Takes double A batteries. If you get something like A75 or less it should be <$100 and you'll learn some photography to boot.
posted by lalochezia at 4:54 PM on September 12, 2006


My 3.1MP Kodak CX7330 was $120 new 14 months ago, and it was an outstanding camera at that price. It has a 3X optical zoom, uses two AAs, shoots good 320x240 video with sound as well as excellent-quality still images at your choice of four resolutions, and accepts SD cards up to 2GB. Very highly recommended for your price range.
posted by allterrainbrain at 9:37 PM on September 12, 2006


Also: since we're discussing battery life, the CX7330 has an optical viewfinder (missing on many cameras these days), which of course will dramatically increase your battery life if you use it rather than the LCD.
posted by allterrainbrain at 9:40 PM on September 12, 2006


might be interesting at your price range: a new digital camera targeted at kids (like the Disney Pix Max™ Digital Camera mentioned here).
posted by mirileh at 2:39 AM on September 14, 2006


Apologies to the original poster but....

Rock steady - my current cam is a Canon SD700 and I couldn't be more pleased with its combination of quick&easy and configuration PLUS the amazingly small shutter lag.

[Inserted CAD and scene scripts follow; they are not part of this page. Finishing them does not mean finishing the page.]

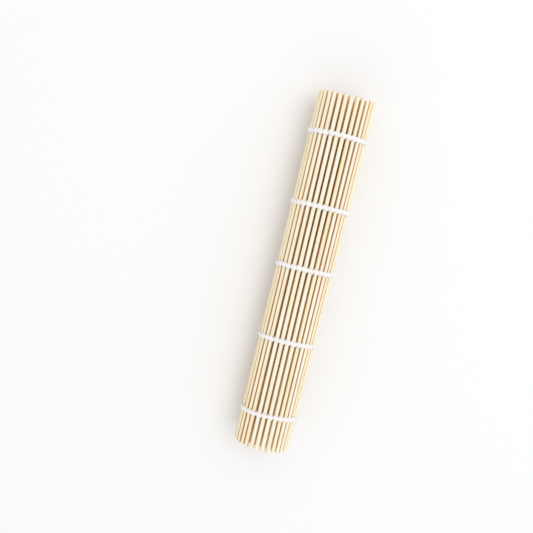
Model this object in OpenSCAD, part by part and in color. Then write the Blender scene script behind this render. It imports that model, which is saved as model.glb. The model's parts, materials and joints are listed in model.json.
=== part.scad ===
// Rolled mat of thin round bamboo sticks, twined side by side by five cotton strings.
// It is stored rolled up, as here, and unrolls flat. X runs across the roll, Y along the
// sticks and Z up. The origin is on the table, under the middle of the roll.

/* [Sticks] */
// How many bamboo sticks the mat has
stick_count = 53; // [30:1:53]
// Length of a full stick
stick_len = 240; // [160:5:300]
// Diameter of a stick
stick_d = 2.8; // [2:0.1:4]
// Space between two neighbouring sticks, which the strings keep
stick_gap = 0.95; // [0.85:0.05:1.4]
// How far the sawn ends stand out of line, either way
end_wander = 0.5; // [0:0.1:1.5]

/* [Strings] */
// How many strings cross the sticks
string_count = 5; // [3:1:5]
// Diameter of one strand; each string is two strands twined round every stick
strand_d = 0.7; // [0.5:0.05:0.9]
// Width of a twined string, along the sticks
string_w = 3; // [1.6:0.1:3.6]
// From the ends of the sticks to the outermost strings
string_inset = 26; // [15:0.5:40]
// Slack between a strand and the stick that it passes
strand_slack = 0.05; // [0.05:0.01:0.15]
// Diameter of the knot that ends each string at the core
knot_d = 2.6; // [2:0.1:3.4]

/* [Roll] */
// Radius of the open core, to the middle of the innermost stick
core_r = 6.2; // [5:0.1:12]
// Air between two turns of the roll, which is loose enough for any one bend to open
turn_gap = 2.9; // [1:0.1:4]
// How many sticks at the outer edge lie flat on the table, under the roll
flat_sticks = 4; // [3:1:5]
// How much sharper the mat bends where it leaves the table
lift_factor = 2; // [1:0.1:2.4]

/* [Colours] */
// The bamboo
bamboo_colour = "burlywood"; // [burlywood, wheat, tan]
// The cotton
cotton_colour = "ivory"; // [ivory, white, linen]

/* [Hidden] */
$fn = 48;
stick_r = stick_d / 2;
pitch = stick_d + stick_gap;
hole_r = stick_r + strand_slack;
wrap_r = hole_r + strand_d;
turn_pitch = 2 * wrap_r + turn_gap;
rest_stick = flat_sticks - 1;

// The string's places along the sticks. The hand that twined it left each a little off.
string_steps = [0, 0.05, 1, 0.5, -0.45];
string_drift = 5.4;
string_spacing = (stick_len - 2 * string_inset) / (string_count - 1);
function string_y(j) = string_drift * string_steps[j]
    + stick_len / 2 - string_inset - j * string_spacing;

// How far each stick is pushed along, in shares of end_wander, over and over
end_steps = [0, 0.6, -0.4, 0.2, -1, 0.3, 1, -0.7, 0.1, -0.2, 0.8];
function stick_shift(i) = end_wander * end_steps[i % len(end_steps)];

// The roll is a spiral. Its radius falls by one turn_pitch for each turn of 360 degrees,
// and the outer radius is what the whole length of the mat needs round that core.
rolled_len = (stick_count - flat_sticks) * pitch;
outer_r = sqrt(core_r * core_r + rolled_len * turn_pitch / PI);
lift_bend = lift_factor * 180 / PI * pitch / outer_r;
function coil_r(turned) = outer_r - turn_pitch * turned / 360;
function coil_bend(turned) = 180 / PI * pitch / coil_r(turned);

// Bend before stick i, once the mat has turned that far already
function bend(i, turned) =
    i == 0 ? 0 :
    i < flat_sticks ? 0 :
    i == flat_sticks ? lift_bend : coil_bend(turned);

// The direction of each stick's own stretch of mat, and of each bend
stick_angle = [for (i = 0, a = 0; i < stick_count; i = i + 1, a = a + bend(i, a)) a];
bend_angle = [for (i = [1 : stick_count - 1]) stick_angle[i] - stick_angle[i - 1]];

// The bends' places, each halfway between two sticks, from the outer edge's own half step
function along(a) = pitch * [cos(a), sin(a)];
chain = [for (i = 0, p = [0, 0]; i < stick_count; p = p + along(stick_angle[i]), i = i + 1)
    p];
raw_mid = [for (i = [0 : stick_count - 1]) chain[i] + along(stick_angle[i]) / 2];
mid_x = [for (p = raw_mid) p[0]];
shift_x = -(min(mid_x) + max(mid_x)) / 2;
stick_at = [for (p = raw_mid) p + [shift_x, wrap_r]];
bend_at = [for (i = [1 : stick_count - 1]) chain[i] + [shift_x, wrap_r]];

function name_of(i) = str("stick_", i < 9 ? "0" : "", i + 1);

// One bamboo stick, round and sawn off square
module stick(i) {
    color(bamboo_colour)
        translate([stick_at[i][0], stick_len / 2 - end_wander + stick_shift(i), stick_at[i][1]])
            rotate([90, 0, 0])
                cylinder(d = stick_d, h = stick_len - 2 * end_wander);
}

// Gives a flat outline the width of string j, at its place along the sticks
module at_string(j) {
    translate([0, string_y(j) + string_w / 2, 0])
        rotate([90, 0, 0])
            linear_extrude(height = string_w)
                children();
}

// Both strands of a string round stick i, as a disc with a hole for the stick
module wrap_outline(i) {
    translate(stick_at[i])
        difference() {
            circle(r = wrap_r);
            circle(r = hole_r);
        }
}

// A string past the sticks from first to last, less the room for a loop of its own
// round each stick that is named in spared
module twined_outline(first, last, spared) {
    difference() {
        for (i = [first : last])
            translate(stick_at[i]) circle(r = wrap_r);
        for (i = [first : last])
            translate(stick_at[i]) circle(r = hole_r);
        for (i = spared)
            translate(stick_at[i]) circle(r = wrap_r + strand_slack);
    }
}

// The knot past the last stick, where the two strands are tied off
module knot(j) {
    reach = wrap_r + knot_d / 2 - strand_d;
    way = [cos(stick_angle[stick_count - 1]), sin(stick_angle[stick_count - 1])];
    place = stick_at[stick_count - 1] + reach * way;
    translate([place[0], string_y(j), place[1]]) sphere(d = knot_d);
}

// String j from the second stick to its knot at the core, as it bends with the mat
module string(j) {
    color(cotton_colour) {
        at_string(j) twined_outline(1, rest_stick - 1, [0, rest_stick]);
        at_string(j) twined_outline(rest_stick + 1, stick_count - 1, [rest_stick]);
        knot(j);
    }
}

// Where the five strings start: each is folded round the outermost stick
module start_loops() {
    color(cotton_colour)
        for (j = [0 : string_count - 1]) at_string(j) wrap_outline(0);
}

// The strings' loops round the last flat stick, on which the roll stands
module rest_loops() {
    color(cotton_colour)
        for (j = [0 : string_count - 1]) at_string(j) wrap_outline(rest_stick);
}

for (i = [0 : stick_count - 1])
    stick(i);
for (j = [0 : string_count - 1])
    string(j);
start_loops();
rest_loops();
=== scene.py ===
# A sushi rolling mat of round bamboo sticks and cotton string, lying rolled up.
# One shared frame, in metres: X runs across the roll, Y along the sticks and Z up.
import json
import math
import random

import bpy
import numpy as np
from mathutils import Euler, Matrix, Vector

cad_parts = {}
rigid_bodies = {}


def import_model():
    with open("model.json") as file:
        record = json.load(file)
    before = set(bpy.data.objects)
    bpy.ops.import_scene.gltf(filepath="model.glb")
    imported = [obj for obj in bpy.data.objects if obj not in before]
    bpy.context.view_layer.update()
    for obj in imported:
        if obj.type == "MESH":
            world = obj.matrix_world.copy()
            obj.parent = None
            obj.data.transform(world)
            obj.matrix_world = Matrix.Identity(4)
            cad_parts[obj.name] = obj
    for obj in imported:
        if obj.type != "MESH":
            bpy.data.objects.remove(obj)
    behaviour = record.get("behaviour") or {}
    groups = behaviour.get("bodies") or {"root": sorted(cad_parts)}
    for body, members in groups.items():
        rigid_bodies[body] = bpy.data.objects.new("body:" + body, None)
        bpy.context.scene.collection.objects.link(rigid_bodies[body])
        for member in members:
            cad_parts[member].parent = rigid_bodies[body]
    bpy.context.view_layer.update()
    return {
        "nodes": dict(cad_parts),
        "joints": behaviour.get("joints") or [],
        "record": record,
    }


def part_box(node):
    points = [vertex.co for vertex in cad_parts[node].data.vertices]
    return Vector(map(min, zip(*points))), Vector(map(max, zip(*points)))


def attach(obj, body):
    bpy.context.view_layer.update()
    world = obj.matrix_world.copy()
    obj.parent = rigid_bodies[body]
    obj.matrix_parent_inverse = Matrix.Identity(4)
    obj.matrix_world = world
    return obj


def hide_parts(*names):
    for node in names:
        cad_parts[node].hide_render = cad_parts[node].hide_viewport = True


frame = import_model()

MM = 0.001

# The camera
# It looks down on the roll from 0.5 m above it, a little from the left. The roll leans
# to the right in the picture, and the lens is a normal one.
CAMERA_AT = Vector((-73.3, 63.3, 497.3)) * MM
CAMERA_TURN = (-8.69, -3.84, 13.53)
LENS_PX = 720
PICTURE_PX = 533
SENSOR_MM = 36
CAMERA_NEAR = 10 * MM

camera = bpy.data.objects.new("camera", bpy.data.cameras.new("camera"))
bpy.context.scene.collection.objects.link(camera)
bpy.context.scene.camera = camera
camera.location = CAMERA_AT
camera.rotation_euler = [math.radians(angle) for angle in CAMERA_TURN]
camera.data.sensor_width = SENSOR_MM
camera.data.lens = SENSOR_MM * LENS_PX / PICTURE_PX
camera.data.clip_start = CAMERA_NEAR

# The rows of the mat
# Each bamboo stick is a row of its own, and the strings between two rows are the hinge.
# A row's place is its middle, the way along the mat and the way out of the roll.
joints = frame["joints"]
hinges = [Vector(joint["pos_m"]) for joint in joints]
row_bodies = [joints[0]["parent"]] + [joint["child"] for joint in joints]
ROWS = len(row_bodies)
stick_nodes = [f"stick_{i + 1:02d}" for i in range(ROWS)]
HALF_PITCH = (hinges[1] - hinges[0]).length / 2


def row_place(i):
    low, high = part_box(stick_nodes[i])
    middle = (low + high) / 2
    middle.y = 0
    before = hinges[i - 1] if i > 0 else 2 * middle - hinges[0]
    after = hinges[i] if i < ROWS - 1 else 2 * middle - hinges[i - 1]
    along = (after - before).normalized()
    return middle, along, Vector((along.z, 0, -along.x))


rows = [row_place(i) for i in range(ROWS)]
TOP_ROW = max(range(ROWS), key=lambda i: rows[i][0].z)

# The bamboo sticks
# Round sticks of raw bamboo, split from the culm, pulled through a round die and sawn
# to length in bundles. They keep their long fibres, and their sawn ends are blunt and
# a little splintered. Nothing but the strings holds them.
stick_low, stick_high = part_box(stick_nodes[0])
STICK_R = (stick_high.z - stick_low.z) / 2
STICK_SIDES = 20
STICK_RINGS = 30
OUT_OF_ROUND = 0.012
OVAL_TWIST = 1.5
LEAN = 1.25 * MM
LEAN_ROWS = 18
SWAY = 0.2 * MM
BOW = 0.1 * MM
SAWN_BEVEL = 0.16 * MM
SAW_TILT = 0.03
SAW_ROUGH = 0.07 * MM
# Ring distances from the sawn face, and how far each ring draws in, in bevels
END_RINGS = [(0, 1), (0.3, 0.35), (1, 0), (3, 0)]
SPLINTERS = (2, 6)
SPLINTER_LONG = (0.5 * MM, 1.7 * MM)
SPLINTER_WIDE = (0.06 * MM, 0.14 * MM)
SPLINTER_ROOT = 0.4 * MM
SPLINTER_TILT = 0.25 * MM
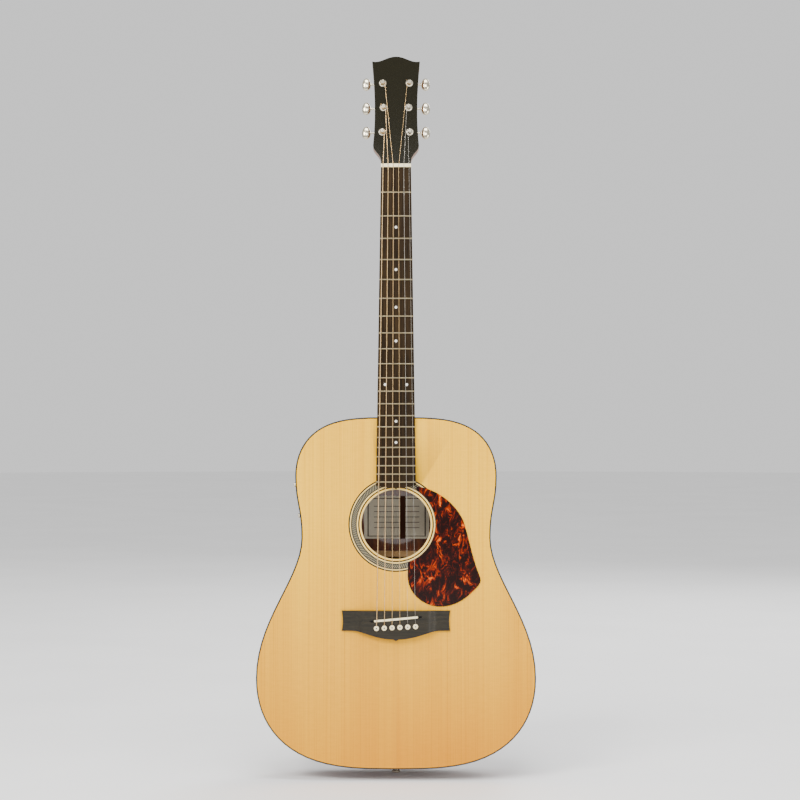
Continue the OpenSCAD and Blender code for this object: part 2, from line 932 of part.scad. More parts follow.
guitar_string(2);  // string_2
guitar_string(3);  // string_3
guitar_string(4);  // string_4
guitar_string(5);  // string_5
guitar_string(6);  // string_6
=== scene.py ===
"""Looks of a steel-string acoustic guitar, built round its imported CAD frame.

Everything is in metres in the frame's own axes: Z runs up the neck, -Y is the playing side
and +X is the treble side. Places and sizes come from the frame's nodes and joints.
"""
import json
import math

import bmesh
import bpy
from mathutils import Matrix, Vector


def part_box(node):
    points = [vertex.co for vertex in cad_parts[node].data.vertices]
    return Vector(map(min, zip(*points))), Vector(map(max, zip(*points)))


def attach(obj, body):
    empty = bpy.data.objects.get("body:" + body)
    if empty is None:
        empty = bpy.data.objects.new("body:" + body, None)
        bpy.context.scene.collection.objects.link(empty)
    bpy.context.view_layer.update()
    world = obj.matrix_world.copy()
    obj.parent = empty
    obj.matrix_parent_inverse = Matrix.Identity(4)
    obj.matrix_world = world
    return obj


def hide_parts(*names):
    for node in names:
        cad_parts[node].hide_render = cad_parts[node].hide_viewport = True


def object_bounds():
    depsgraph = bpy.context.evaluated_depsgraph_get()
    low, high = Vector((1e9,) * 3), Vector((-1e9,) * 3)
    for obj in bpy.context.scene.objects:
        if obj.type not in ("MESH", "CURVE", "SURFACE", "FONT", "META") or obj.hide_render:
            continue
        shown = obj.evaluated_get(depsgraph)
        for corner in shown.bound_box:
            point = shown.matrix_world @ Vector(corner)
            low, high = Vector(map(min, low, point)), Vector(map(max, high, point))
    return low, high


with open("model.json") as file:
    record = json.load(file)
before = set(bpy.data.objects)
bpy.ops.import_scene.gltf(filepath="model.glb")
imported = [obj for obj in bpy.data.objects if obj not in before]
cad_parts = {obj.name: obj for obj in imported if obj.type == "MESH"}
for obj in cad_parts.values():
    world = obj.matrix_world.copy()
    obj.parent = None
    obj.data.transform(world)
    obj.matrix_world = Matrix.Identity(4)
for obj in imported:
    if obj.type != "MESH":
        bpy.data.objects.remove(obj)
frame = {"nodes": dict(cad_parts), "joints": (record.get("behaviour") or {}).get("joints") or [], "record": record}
cad_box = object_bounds()

MM = 0.001
GUITAR = "guitar"
NODES = frame["nodes"]
JOINTS = {joint["child"]: joint for joint in frame["joints"]}
SLOTS = {part["node"]: part["material_slot"] for part in frame["record"]["subparts"]}
BODIES = frame["record"]["behaviour"]["bodies"]
NODE_BODY = {node: body for body, members in BODIES.items() for node in members}


def middle(node):
    low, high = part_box(node)
    return (low + high) / 2


BODY_CENTRE = middle("top_binding")
HOLE_CENTRE = middle("rosette_mosaic")
TOP_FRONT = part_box("top_binding")[0].y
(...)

I resisted leaving CF for a long time but (a) I got one of the cars with the built-in USB connector which is even EASIER than the CF->PCMCIA converters and (2) the USB2 on the SD700 is SO fast that I end up just using it rather than direct copy anyway.

I highly recommend the camera for anyone looking for a pocket-sized unit, though I keep mine in a $9 soft case from Target that's meant for a blackberry 7100- it's got a swivel belt clip which is VERY convenient when on vacation.